Die Geschichte der Organisation Todt wird folglich nicht als die eines Bunkerbauers, sondern als die eines Akteurs in der politischen, ökonomischen und gesellschaftlichen Sphäre verstanden, der mit staatlichen und militärischen Behörden, Privatunternehmen und lokalen Bevölkerungen interagierte. Entsprechend erfolgt der Vergleich zwischen den Entwicklungen in Frankreich und Italien anhand dreier Untersuchungsschwerpunkte:

(1) Administrativ und organisationsgeschichtlich (OT und Besatzungsherrschaft): Welche Rolle spielte die Organisation Todt als Organ der Besatzungsmacht im Rahmen der besatzungspolitischen Polykratie?

(2) Ökonomisch und unternehmensgeschichtlich (OT und Privatwirtschaft): Welche Einflussmöglichkeiten hatte die private Bauwirtschaft im Rahmen der Tätigkeit der OT in den besetzten Gebieten? Welche Rolle spielten die großen deutschen Baufirmen, welche Rolle spielte die Kollaboration der französischen und italienischen Bauindustrie? Welchen Einfluss konnten die Firmen auf die Rekrutierung und auf die Arbeits- und Lebensbedingungen der Arbeiter nehmen?

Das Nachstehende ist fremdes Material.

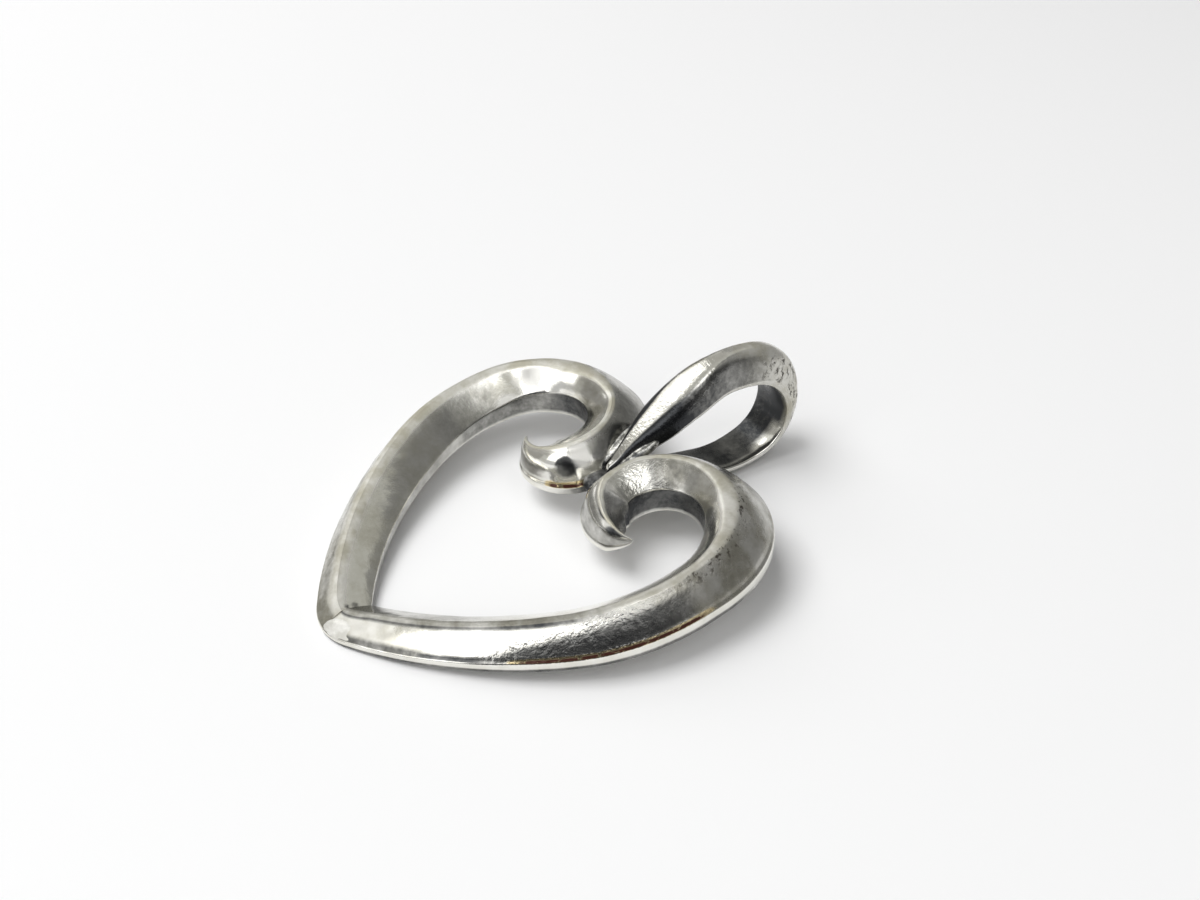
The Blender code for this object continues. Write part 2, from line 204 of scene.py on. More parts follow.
def turned_corner(before, corner, after, radius):
    """Points of a soft corner, which takes less than half of the edges beside it."""
    start = corner + (before - corner).normalized() * min(radius, (before - corner).length * CORNER_SHARE)
    end = corner + (after - corner).normalized() * min(radius, (after - corner).length * CORNER_SHARE)
    points = []
    for k in range(CORNER_POINTS):
        t = k / (CORNER_POINTS - 1)
        points.append((1 - t) ** 2 * start + 2 * t * (1 - t) * corner + t * t * end)
    return points


def outline_ring(corners, radii, cuts, swells, high_swell):
    """A closed outline through soft corners. Each edge after a corner is cut and swollen a little.

    The second edge's swelling lies in its middle, or nearer its upper end as high_swell goes to 1.
    """
    count = len(corners)
    soft = [turned_corner(corners[k - 1], corners[k], corners[(k + 1) % count], radii[k]) for k in range(count)]
    ring = []
    marks = []
    for k in range(count):
        ring += soft[k]
        marks += [k + 0.5 * j / (CORNER_POINTS - 1) - 0.25 for j in range(CORNER_POINTS)]
        start, end = soft[k][-1], soft[(k + 1) % count][0]
        run = end - start
        across = Vector((-run.y, run.x)).normalized() if run.length > 0 else Vector((0.0, 0.0))
        for j in range(1, cuts[k]):
            t = j / cuts[k]
            bulge = swells[k] * EVEN_PEAK * t * (1 - t)
            if k == 1:
                bulge += high_swell * (swells[k] * HIGH_PEAK * t * t * (1 - t) - bulge)
                bulge -= LIP_DEPTH * math.exp(-((t - LIP_PLACE) / LIP_WIDTH) ** 2)
            ring.append(start + run * t - across * bulge)
            marks.append(k + 0.25 + 0.5 * t)
    return ring, marks


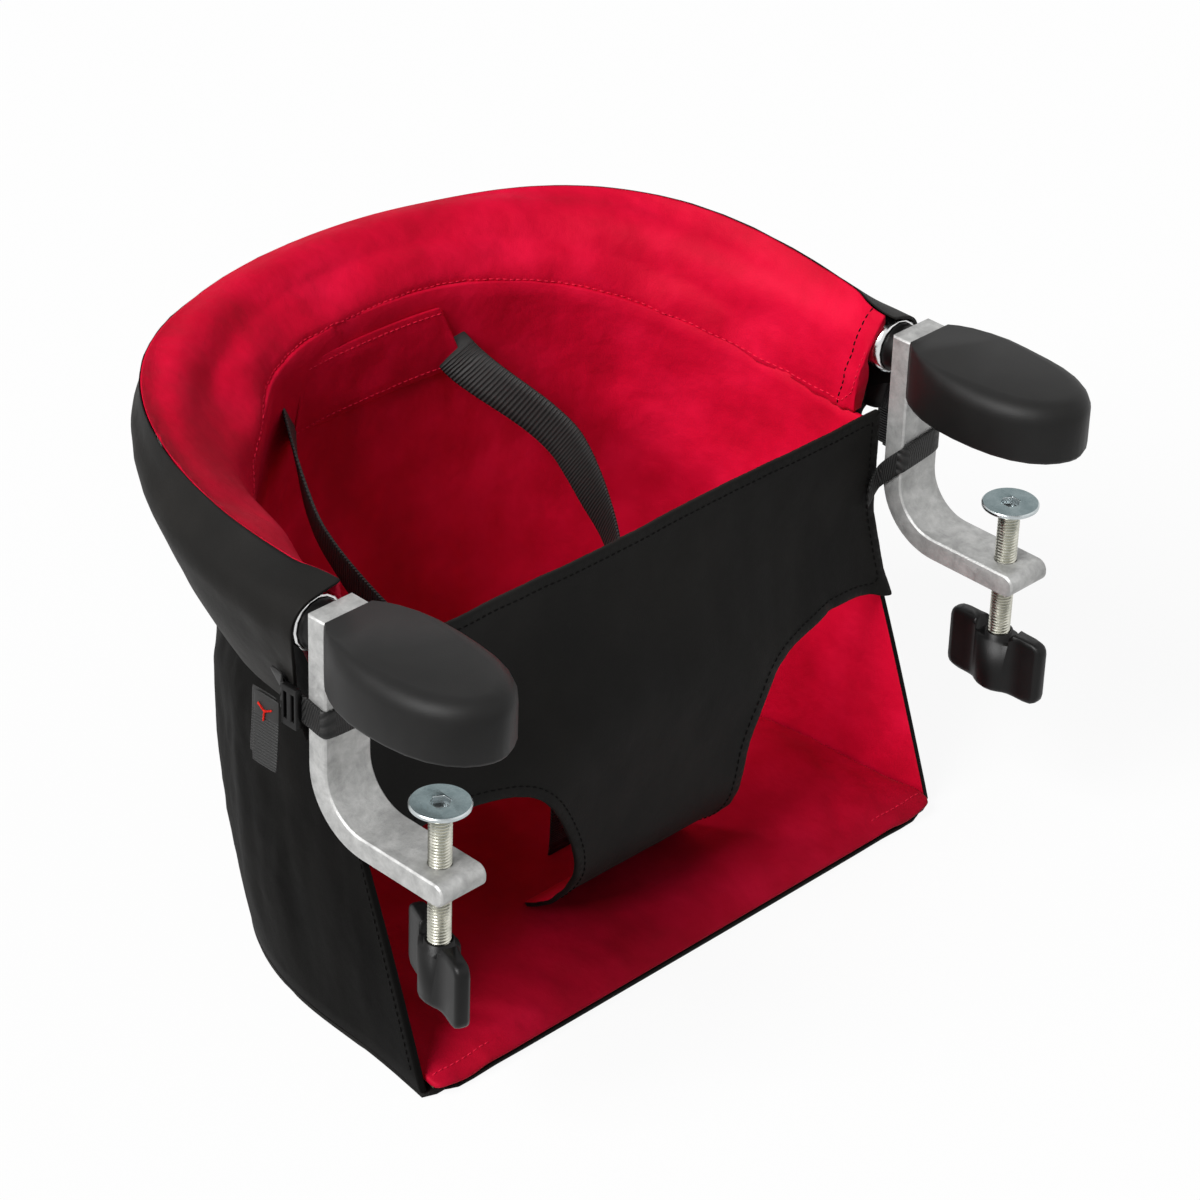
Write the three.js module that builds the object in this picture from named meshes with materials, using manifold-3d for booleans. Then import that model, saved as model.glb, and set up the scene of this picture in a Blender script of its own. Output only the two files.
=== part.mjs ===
import * as THREE from 'three';
import { mergeVertices } from 'three/addons/utils/BufferGeometryUtils.js';
import Module from 'manifold-3d';

// A baby seat that clamps to a table top.
// Millimetres. X runs across the seat, Y from the table back to the rim, Z up.
// Zero lies midway between the clamps, at the rear face of their posts and level
// with the tops of the posts. The last group moves it under the middle of the part.

// Whole seat
const clampSpacing = 350;
const fitGap = 0.3;
const cutOverrun = 2;
const baseDepthBelowPosts = 233.5;

// Frame tube inside the rim
const tubeDiameter = 25.4;
const tubeWall = 1.6;
const tubeEndY = 7;
const tubeStraightEndY = 30;
const tubeBackY = 207;
const rimRise = 21.5;
const rimRiseStartY = 29;
const rimSquareness = 2.17;

// Clamp bracket, a C cast from flat bar
const postWidth = 25;
const postThickness = 10.7;
const jawDepthBelowTop = 103.5;
const jawReach = 80;
const bracketOuterRadius = 32;
const jawCornerRadius = 5;
const armDrop = 3;
const armThickness = 10;
const armReach = 86;
const armWidth = 20;
const bracketChamfer = 0.8;

// Pivot between bracket and tube
const pivotPinDiameter = 9;
const pivotPinSeatDepth = 6.5;
const pivotPinLength = 34;
const pivotHeadDiameter = 15;
const pivotHeadLength = 3;
const bushLength = 22;
const bushFlangeDiameter = 23;
const rivetHeadDiameter = 8;
const rivetHeadHeight = 2;
const rivetShankDiameter = 4;
const rivetSeatDepth = 3;
const rivetSetback = 6;

// Rubber grip over the upper arm
const gripWidth = 55;
const gripNoseY = 100;
const gripHeight = 27.5;
const gripCrown = 1;
const gripTopRounding = 9;
const gripBottomRounding = 2.5;
const gripFlareLength = 48;

// Clamp screw, head up
const screwDiameter = 10;
const screwHeadDiameter = 26.1;
const screwHeadRim = 2;
const screwHeadCone = 6;
const screwHeadDrop = 63;
const screwAxisY = 65.3;
const screwToKnob = 67.4;
const screwInKnob = 22;
const hexAcrossFlats = 6;
const hexDepth = 4.5;

// Knob with two wings
const knobHubDiameter = 17;
const knobCollarDiameter = 13;
const knobCollarHeight = 3;
const knobWingSpan = 54;
const knobWingHeight = 31.5;
const knobSaddleDepth = 5.4;
const knobSaddleRadius = 11;
const knobWingRounding = 5;
const leftKnobTurnDegrees = 21;

// Rim sleeve around the tube: padded inside, cover outside
const coverThickness = 1.6;
const padThickness = 6;
const padPuff = 5;
const sideSeamInset = 15;
const sideSeamDrop = 33;
const backSeamInset = 35;
const backSeamDrop = 5;
const sideHemInset = 9.5;
const sideHemDrop = 57;
const backHemInset = 14;
const backHemDrop = 61;
const frontHemFlare = 14.5;
const hemBelly = 2;
const sleeveEndCut = 5;
const padEndSlant = 12;
const sleeveEndY = 3;
const sideRidgeDegrees = 115;
const backRidgeDegrees = 50;
const sideRidgeLift = 6;
const backRidgeLift = 1;
const armRidgeLift = 5.5;
const armRidgeStation = 0.48;
const armRidgeReach = 0.3;

// Fabric walls of the pod
const wallThickness = 3;
const wallSquareness = 2.6;
const wallSquarenessBase = 2.3;
const wallHalfWidthTop = 162.5;
const wallHalfWidthBase = 157;
const wallHalfWidthFrontBase = 163;
const wallBackTop = 172.5;
const wallBackBase = 160;
const wallStraightEndY = 10;
const wallBulgeTopDrop = 70;
const panelTopDrop = 39;
const panelFrontY = 3.2;
const panelSweepStartDrop = 105;
const panelSetback = 0.6;
const frontEdgeY = -49;

// Front panel with its leg holes and tongue
const panelThickness = 2.4;
const panelHalfWidth = 161.5;
const tongueBulge = 26;
const tongueBulgeFade = 80;
const tongueBulgeDepth = 85;
const tongueFootY = 17;
const legHoleDip = 34;
const legHoleDipWidth = 80;

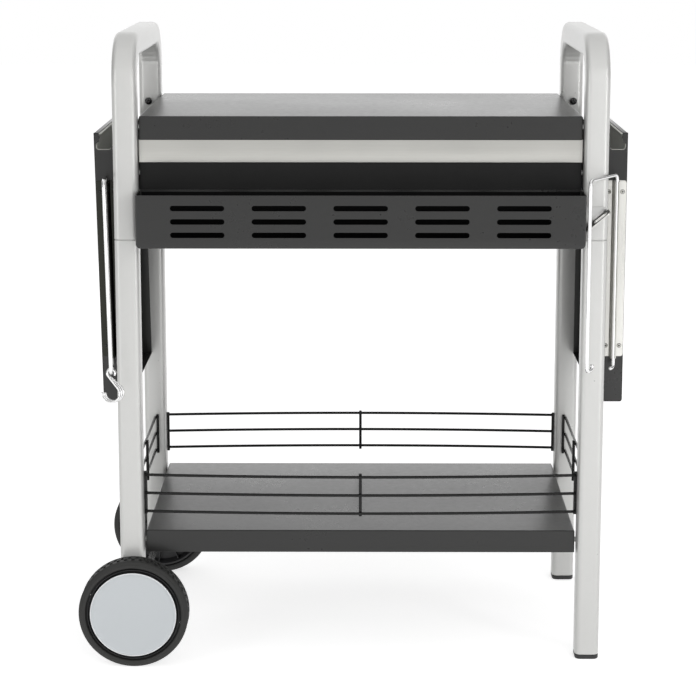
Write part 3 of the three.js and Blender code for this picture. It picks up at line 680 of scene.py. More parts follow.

(3) Sozialgeschichtlich (OT und Arbeitseinsatz): Inwiefern beruhte der Einsatz bei der OT auf Zwang? Welche Anreize bot die OT? Ging es nichtdeutschen Arbeitskräften bei der OT in Frankreich bzw. Italien besser oder schlechter als ausländischen ArbeiterInnen im Deutschen Reich? Dahinter steht zum einen die Frage nach den Arbeitsbeziehungen in den besetzten Ländern; zum anderen, damit zusammenhängend, die Frage, in welchem Maße Formen von Zwangsarbeit nicht nur innerhalb der Grenzen des Deutschen Reiches, sondern auch in den besetzten Gebieten für die Zwecke der Besatzungsmacht praktiziert wurden.

Beantwortet werden diese Fragen auf der Grundlage deutscher, französischer und italienischer Archivquellen.